Se dice que a Felipe II sólo se le vio llorar un día. Exactamente el 3 de octubre de 1568. Fue cuando murió la tercera de sus esposas y, posiblemente, la mujer a la que más amó: Isabel de Valois.
Evidentemente, no hay constancia plena de este dato, pero lo cierto es que bien pudiera corresponderse con la realidad.
Dejando a un lado la presunta pasión que, según la leyenda negra, sintió por Ana de Mendoza, princesa de Éboli, o la prueba de alguna que otra aventura galante –como, por ejemplo, su relación con Isabel de Osorio–, no cabe duda de que los años que el Rey Prudente compartió con su joven esposa francesa fueron los más felices de su agitada existencia.

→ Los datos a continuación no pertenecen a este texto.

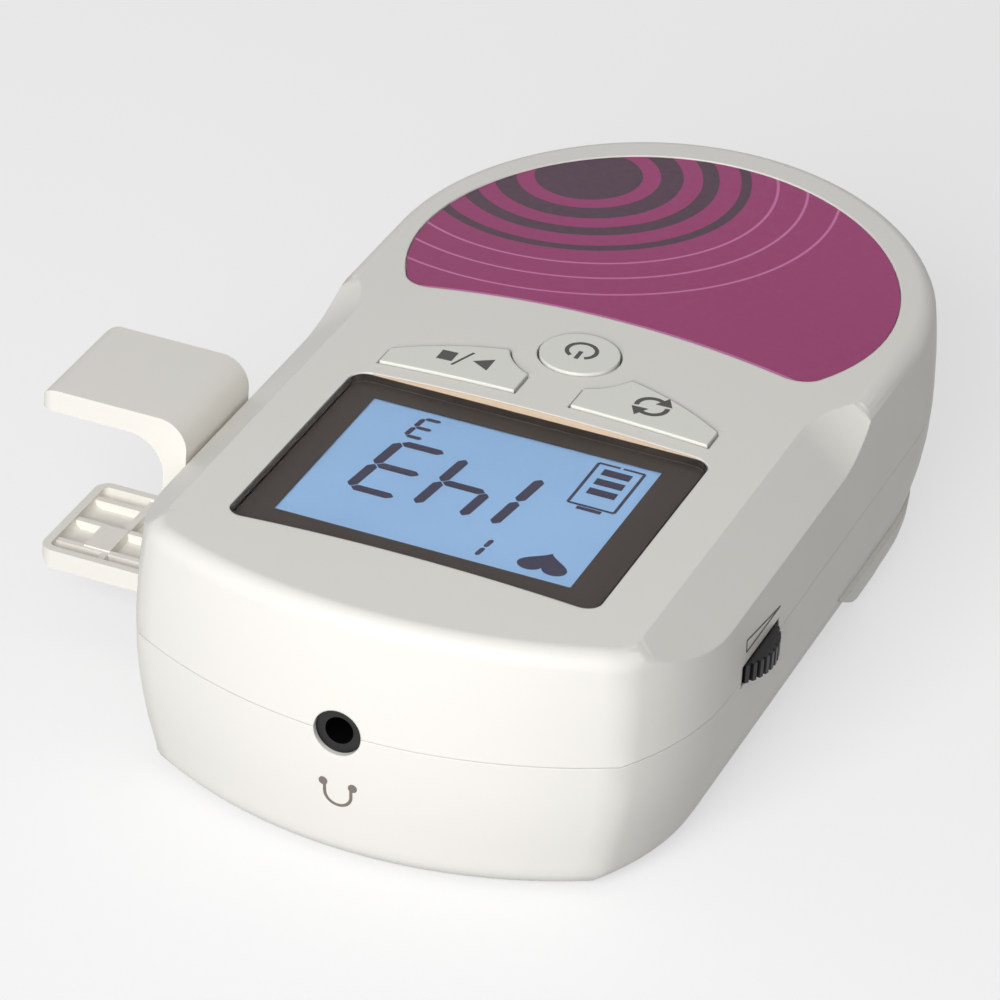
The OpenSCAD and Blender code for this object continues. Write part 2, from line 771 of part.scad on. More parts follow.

El matrimonio, como era habitual entre personas de su clase y condición, se debió a razones de Estado. Concretamente a la firma, en 1559, de la paz de Cateau-Cambrésis con la que se daba por concluida una larga etapa de enfrentamientos bélicos entre Francia y España.
En el tratado se estipulaba, además de una serie de pactos políticos y territoriales, el enlace entre Carlos, príncipe de Asturias, y la hija del rey de Francia. Pero la delicada salud del heredero de la corona y la reciente viudez del monarca hicieron creer más oportuno que fuera Felipe II quien desposara a la princesa francesa, segunda de los diez hijos de Enrique II de Francia y Catalina de Médicis.
Tragedia en París.
Isabel había nacido el 13 de abril de 1546 en Fontainebleau, a unos 60 kilómetros de París. Tenía, pues, trece años cuando el 22 de junio de 1559 se celebraron los esponsales en la catedral parisina de Nôtre Dame.
A la solemne ceremonia siguió una semana de grandes celebraciones que se vio brutalmente interrumpida cuando, en el transcurso de uno de los muchos torneos disputados, la lanza que empuñaba el duque de Montgomery se clavó en el ojo de su oponente, el rey Enrique de Francia.
Pese a que le atendieron los mejores médicos –entre ellos el propio Andrea Vesalio, que fue enviado por Felipe II–, el monarca francés murió tras diez días de terrible agonía.
La tragedia alteró los planes de la joven Isabel, que hubo de retrasar su viaje a España para asistir primero a las honras fúnebres de su padre y luego a la proclamación de su hermano, Francisco II, como nuevo rey de Francia.